The 2022 Chevy Traverse, meanwhile, opts for three-row seating where there are two captain chairs and two 60/40 split-benches. This frees up more room for an extra person on each bench, as opposed to having four people across two rows; you can fit five people across two rows and then three more in the very back. For the Traverse, the second-row passenger-side seat features what’s called a SmartSlide, so you can quickly slide the seat around in order to get to the third row.
However, for those of you thinking, “Well, at least the Durango has two sets of captain chairs!” there’s something else to consider: the Traverse can be configured the same as the Durango. Certain trims are available in what’s called a 2-3-3 configuration for two captain chairs in the front and two bench seats in the second and third row, as well as a 2-2-3 configuration, which consists of four captain chairs across the first two rows, and a 60/40 split-bench for the third row. So even while the Durango may have 50+ different configurations available for the seven-passenger seating and standard sets of four captain chairs in total, the Traverse also allows for the same set of captain chairs.
In fact, for the RS, Premier, and High Country trims, the Traverse comes standard with seven-passenger seating. This means that if you want the luxury options of the second row, fold-flat captain chairs, you can indulge in said option with the Traverse.

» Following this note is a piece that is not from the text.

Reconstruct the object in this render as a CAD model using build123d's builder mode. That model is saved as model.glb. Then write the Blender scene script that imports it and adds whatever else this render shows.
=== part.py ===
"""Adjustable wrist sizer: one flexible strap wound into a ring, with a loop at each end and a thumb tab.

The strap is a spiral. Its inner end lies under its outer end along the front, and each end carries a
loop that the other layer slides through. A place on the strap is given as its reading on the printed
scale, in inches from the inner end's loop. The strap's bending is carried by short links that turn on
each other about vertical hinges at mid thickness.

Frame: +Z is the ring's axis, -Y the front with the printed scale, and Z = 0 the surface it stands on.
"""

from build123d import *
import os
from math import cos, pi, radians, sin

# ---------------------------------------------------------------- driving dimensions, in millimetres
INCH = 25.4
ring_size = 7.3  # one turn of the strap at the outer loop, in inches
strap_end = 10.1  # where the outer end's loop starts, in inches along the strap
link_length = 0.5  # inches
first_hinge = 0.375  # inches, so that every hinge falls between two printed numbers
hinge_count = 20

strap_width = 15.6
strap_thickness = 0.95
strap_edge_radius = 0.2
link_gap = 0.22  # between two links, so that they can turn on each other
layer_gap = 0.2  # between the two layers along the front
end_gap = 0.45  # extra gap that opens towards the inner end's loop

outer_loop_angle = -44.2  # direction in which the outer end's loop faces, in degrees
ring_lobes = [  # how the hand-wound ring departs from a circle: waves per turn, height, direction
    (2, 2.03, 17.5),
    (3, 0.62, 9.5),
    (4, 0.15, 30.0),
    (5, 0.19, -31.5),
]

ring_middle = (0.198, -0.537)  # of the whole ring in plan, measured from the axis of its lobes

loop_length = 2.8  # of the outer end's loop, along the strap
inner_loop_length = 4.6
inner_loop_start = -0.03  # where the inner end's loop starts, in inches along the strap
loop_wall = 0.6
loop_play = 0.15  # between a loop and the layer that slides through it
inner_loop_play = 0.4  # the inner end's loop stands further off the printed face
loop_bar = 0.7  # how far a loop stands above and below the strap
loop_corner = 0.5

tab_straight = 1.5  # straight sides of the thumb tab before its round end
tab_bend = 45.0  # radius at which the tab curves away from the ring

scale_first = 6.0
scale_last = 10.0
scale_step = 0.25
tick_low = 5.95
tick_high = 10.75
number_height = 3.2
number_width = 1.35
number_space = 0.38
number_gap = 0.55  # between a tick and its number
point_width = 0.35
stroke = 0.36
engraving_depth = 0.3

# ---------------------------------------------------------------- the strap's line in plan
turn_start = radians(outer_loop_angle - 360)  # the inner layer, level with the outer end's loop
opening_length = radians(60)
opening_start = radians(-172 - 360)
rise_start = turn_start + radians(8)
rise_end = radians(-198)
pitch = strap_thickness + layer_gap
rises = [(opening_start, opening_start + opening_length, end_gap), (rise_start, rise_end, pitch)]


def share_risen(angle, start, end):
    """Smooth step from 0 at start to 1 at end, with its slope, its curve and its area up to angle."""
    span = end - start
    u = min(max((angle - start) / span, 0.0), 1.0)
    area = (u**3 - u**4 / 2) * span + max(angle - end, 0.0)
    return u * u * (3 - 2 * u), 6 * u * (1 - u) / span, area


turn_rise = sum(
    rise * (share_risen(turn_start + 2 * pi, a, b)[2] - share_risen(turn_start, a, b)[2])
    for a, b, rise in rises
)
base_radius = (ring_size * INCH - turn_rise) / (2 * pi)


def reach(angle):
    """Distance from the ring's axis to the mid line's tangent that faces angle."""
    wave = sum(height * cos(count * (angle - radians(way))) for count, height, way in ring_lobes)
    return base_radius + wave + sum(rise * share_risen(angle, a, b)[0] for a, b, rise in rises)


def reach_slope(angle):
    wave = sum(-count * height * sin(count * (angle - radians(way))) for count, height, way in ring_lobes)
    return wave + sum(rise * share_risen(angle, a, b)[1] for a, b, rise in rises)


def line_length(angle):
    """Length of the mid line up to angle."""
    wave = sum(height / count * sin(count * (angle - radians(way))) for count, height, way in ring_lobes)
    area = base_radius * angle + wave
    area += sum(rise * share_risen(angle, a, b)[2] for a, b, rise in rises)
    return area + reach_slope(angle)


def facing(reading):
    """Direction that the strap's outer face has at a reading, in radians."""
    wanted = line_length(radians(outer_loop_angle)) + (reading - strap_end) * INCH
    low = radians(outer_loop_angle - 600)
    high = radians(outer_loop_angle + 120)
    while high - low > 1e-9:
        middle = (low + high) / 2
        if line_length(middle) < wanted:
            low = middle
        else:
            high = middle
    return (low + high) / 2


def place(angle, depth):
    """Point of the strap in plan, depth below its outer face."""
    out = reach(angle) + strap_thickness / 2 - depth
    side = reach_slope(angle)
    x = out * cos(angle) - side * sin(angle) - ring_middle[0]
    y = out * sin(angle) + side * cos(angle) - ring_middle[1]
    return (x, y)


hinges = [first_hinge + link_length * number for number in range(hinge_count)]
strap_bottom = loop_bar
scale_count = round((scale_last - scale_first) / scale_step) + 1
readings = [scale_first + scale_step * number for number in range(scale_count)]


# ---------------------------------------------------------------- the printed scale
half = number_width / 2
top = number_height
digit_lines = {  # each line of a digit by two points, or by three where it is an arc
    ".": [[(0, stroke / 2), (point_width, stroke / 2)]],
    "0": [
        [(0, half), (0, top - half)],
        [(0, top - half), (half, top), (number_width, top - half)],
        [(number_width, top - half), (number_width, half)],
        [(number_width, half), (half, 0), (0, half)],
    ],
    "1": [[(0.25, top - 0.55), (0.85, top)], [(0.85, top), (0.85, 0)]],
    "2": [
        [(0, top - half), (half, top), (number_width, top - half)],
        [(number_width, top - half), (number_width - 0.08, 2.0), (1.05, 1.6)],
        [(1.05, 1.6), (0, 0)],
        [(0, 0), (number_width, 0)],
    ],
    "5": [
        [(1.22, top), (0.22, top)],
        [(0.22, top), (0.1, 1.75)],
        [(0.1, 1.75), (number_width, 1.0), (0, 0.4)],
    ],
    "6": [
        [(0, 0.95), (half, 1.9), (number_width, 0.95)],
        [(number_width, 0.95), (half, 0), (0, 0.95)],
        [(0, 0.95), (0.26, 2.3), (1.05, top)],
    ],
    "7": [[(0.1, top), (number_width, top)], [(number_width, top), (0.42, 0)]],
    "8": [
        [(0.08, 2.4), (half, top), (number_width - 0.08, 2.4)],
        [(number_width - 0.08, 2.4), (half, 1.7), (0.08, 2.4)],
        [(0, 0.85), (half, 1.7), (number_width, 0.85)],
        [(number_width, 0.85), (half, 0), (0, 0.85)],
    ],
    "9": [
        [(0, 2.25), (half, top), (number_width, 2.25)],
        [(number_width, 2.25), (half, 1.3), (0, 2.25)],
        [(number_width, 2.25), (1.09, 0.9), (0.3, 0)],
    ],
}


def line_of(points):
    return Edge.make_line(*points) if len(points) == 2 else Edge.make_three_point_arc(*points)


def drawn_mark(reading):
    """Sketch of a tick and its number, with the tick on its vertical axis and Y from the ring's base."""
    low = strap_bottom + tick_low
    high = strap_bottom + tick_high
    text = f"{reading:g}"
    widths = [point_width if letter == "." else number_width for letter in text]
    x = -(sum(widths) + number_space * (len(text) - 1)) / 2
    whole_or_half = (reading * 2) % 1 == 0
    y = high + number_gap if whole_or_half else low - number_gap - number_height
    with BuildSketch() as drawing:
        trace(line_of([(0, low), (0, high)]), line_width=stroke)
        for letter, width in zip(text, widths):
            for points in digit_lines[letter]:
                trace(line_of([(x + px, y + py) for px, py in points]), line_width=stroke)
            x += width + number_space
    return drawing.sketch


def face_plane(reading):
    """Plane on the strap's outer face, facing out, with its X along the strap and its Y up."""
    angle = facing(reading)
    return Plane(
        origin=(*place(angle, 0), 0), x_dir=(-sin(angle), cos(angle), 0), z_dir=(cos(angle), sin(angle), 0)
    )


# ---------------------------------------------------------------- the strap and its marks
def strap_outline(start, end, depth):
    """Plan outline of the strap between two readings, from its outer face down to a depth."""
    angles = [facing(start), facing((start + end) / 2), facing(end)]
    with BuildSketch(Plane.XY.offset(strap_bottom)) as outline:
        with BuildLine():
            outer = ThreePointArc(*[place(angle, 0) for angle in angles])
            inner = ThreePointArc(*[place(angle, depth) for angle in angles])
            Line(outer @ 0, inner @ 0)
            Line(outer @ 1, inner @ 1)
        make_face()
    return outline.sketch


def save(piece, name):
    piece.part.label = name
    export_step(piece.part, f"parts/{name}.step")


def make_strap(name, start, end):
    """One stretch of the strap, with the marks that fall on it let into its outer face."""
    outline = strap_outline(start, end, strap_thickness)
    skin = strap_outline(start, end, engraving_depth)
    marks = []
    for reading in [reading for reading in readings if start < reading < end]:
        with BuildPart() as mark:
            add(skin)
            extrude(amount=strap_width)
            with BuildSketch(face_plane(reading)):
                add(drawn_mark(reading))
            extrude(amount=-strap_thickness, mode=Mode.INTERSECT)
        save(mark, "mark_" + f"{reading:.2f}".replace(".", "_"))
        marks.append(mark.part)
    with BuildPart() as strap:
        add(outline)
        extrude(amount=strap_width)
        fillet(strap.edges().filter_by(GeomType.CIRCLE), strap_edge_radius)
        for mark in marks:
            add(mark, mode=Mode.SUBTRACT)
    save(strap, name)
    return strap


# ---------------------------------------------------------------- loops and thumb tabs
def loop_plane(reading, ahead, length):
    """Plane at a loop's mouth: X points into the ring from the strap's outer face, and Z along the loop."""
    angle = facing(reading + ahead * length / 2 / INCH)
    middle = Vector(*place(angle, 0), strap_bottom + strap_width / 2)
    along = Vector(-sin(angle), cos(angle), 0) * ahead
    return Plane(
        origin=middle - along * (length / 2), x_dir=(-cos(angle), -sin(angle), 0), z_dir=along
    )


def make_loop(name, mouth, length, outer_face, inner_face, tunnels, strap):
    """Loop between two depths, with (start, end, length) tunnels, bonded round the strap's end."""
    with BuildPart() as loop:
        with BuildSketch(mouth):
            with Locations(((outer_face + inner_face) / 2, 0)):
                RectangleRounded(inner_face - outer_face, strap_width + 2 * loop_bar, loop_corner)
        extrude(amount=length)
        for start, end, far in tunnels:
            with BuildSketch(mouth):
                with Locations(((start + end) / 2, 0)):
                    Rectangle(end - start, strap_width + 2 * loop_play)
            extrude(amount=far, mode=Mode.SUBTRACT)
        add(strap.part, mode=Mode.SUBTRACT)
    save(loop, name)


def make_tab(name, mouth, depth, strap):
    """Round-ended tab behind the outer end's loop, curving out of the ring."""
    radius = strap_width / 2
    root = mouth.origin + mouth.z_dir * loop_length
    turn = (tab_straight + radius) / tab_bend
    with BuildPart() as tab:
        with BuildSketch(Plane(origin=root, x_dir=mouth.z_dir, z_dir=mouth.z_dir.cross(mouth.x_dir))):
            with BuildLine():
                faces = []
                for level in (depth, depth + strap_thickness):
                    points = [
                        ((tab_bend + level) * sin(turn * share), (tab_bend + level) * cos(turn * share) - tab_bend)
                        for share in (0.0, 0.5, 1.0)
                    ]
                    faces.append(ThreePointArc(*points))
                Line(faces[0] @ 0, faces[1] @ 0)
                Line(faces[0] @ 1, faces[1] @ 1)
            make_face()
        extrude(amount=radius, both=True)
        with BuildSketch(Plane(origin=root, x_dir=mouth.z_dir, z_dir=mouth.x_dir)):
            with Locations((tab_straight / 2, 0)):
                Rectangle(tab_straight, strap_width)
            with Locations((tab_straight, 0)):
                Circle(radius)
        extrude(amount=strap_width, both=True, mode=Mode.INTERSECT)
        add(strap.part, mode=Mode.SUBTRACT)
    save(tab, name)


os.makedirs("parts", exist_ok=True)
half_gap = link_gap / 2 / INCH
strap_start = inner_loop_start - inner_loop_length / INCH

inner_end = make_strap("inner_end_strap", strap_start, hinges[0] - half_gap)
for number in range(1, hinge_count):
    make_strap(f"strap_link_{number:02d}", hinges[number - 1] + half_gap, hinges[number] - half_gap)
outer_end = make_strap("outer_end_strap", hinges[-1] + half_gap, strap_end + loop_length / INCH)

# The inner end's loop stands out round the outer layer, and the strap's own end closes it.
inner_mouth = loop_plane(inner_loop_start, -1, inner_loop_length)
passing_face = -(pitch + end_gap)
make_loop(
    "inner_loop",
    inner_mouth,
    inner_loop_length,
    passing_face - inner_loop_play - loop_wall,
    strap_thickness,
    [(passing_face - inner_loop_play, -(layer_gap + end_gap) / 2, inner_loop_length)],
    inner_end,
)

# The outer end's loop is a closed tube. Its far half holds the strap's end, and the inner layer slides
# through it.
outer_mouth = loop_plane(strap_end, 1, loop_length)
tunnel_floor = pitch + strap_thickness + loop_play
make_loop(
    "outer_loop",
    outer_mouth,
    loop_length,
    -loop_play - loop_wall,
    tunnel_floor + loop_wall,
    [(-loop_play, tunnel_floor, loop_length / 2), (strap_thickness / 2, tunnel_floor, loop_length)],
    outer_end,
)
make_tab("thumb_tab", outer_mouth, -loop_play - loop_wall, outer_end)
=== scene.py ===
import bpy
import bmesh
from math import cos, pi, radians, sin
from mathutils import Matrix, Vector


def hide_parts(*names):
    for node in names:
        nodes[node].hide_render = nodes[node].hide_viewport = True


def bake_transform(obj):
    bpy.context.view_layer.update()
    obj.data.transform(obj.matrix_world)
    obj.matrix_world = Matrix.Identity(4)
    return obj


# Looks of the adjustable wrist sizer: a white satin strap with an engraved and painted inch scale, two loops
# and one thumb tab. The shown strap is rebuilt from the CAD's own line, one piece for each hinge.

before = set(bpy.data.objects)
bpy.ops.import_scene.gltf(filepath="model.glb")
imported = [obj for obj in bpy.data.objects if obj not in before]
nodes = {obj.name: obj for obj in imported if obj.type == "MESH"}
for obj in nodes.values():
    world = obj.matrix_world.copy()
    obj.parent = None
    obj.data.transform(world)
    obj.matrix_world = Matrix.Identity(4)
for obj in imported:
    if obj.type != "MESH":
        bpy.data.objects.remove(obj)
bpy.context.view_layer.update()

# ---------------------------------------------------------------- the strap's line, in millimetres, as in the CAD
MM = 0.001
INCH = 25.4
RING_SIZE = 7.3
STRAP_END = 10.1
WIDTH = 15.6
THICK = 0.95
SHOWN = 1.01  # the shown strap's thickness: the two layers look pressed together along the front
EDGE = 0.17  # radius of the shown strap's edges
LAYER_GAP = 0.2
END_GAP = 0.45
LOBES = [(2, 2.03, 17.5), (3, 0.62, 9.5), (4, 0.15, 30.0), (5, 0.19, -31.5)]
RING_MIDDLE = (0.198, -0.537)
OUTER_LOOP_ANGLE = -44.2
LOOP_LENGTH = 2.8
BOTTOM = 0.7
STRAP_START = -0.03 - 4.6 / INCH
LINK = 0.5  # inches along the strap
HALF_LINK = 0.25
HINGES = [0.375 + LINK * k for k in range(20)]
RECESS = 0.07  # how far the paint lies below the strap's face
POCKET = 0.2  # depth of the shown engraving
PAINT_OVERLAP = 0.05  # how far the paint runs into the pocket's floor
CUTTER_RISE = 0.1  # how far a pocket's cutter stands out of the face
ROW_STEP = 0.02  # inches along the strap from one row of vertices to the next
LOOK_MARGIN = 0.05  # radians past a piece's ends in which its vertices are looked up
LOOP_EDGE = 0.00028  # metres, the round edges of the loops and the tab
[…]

Competing for Passenger Volume
Having more seats doesn’t always equate to more interior room. There are some cases where some nameplates will throw in as many seats as possible while restricting passenger volume to an absurd degree. Luckily, in the case of the 2022 Chevy Traverse vs 2022 Dodge Durango debate over capacity, neither sacrifices much in the region of passenger volume to accommodate passengers. However, what is interesting is how the Traverse actually offers more passenger volume than the Durango, even with the extra seating capacity.
The Durango’s passenger volume tops out at 141 cubic feet, whereas the Traverse’s passenger volume clocks in at 157.1 cubic feet of space. That’s approximately 10% more passenger volume in the Traverse than the Durango. This translates into a couple of more inches across the total movable space within the Traverse. For instance, in the Traverse, you have 1.1 inches of additional hip room in the first row, 1.4 inches of extra hip room in the second row, and a massive 6.1 inches of additional hip room in the third row compared to the Durango.
You also see similar differences in volume with dimensions like shoulder space, where you get 3.4 inches of extra shoulder room in the Traverse’s front row, 4.5 inches of additional shoulder room in the second row, and a total of 7.1 inches of additional shoulder room in the third row. So there’s a scale of differences in total passenger volume between the two vehicles, especially where it counts with not feeling totally crammed in the second and third rows.
The Value of Cargo Volume
When it comes to interior cabin space with midsize three-rows, the inclusion of a third row often comes at the expense of cargo volume. It’s just the way the dice fall most times. You have a limited resource budget when it comes to cabin space, and you can either prioritize passenger volume (and comfort) or cargo volume. Striking that fine balance between the two can be a real challenge.
Between the 2022 Chevy Traverse vs 2022 Dodge Durango, we can see how the extra dimensions of the Traverse afford for more passenger volume, but can the same be said of cargo volume? For those of you wondering what the difference is between the two, with passenger volume, you’re counting the occupied space from where your feet touch the floor all the way to the crown of your head––all of the space within those dimensions is movable and can be occupied by people sitting upright. With cargo, it’s a bit different. Most times, you’re relying on stackable items or materials that will lay or fit flat in the storage areas. So the most important part of the cargo area is whatever flat surfaces you have available for storage.
With the Durango’s seating arrangements and dimensions, you can see how it affects the available cargo space. Interestingly enough, the Durango’s wheelbase is only 1.1 inches shorter than the Traverse and only 2.8 inches thinner, yet it makes a fairly significant difference in how the space within the cabin is utilized based on the frame. For instance, the Durango’s rear cargo volume behind the third row only affords 17.2 cubic feet of usable space, compared to the 23 cubic feet of space behind the third row of the Traverse. The numbers only move more in favor of the Traverse the more you consider how much volume you get in the first and second row, especially with the second row folded. For instance, in total, the Durango has up to 85.1 cubic feet of cargo volume compared to the Traverse’s 98.2 cubic feet of cargo volume.
A Little Bit of Room Can Make a Big Difference
In short, if you were planning on using the Traverse for storing, carrying, or hauling lots of items, you get plenty of space out of it, whether you make use of all three rows or not. Yes, you get more towing capacity out of the Durango, no doubt, but as far as interior volume is concerned, the Traverse has a nice little bow in that department, especially when you consider the passenger volume. How important that is to those of you who prefer midsize three-row SUVs with third-row seating is left up for you to decide.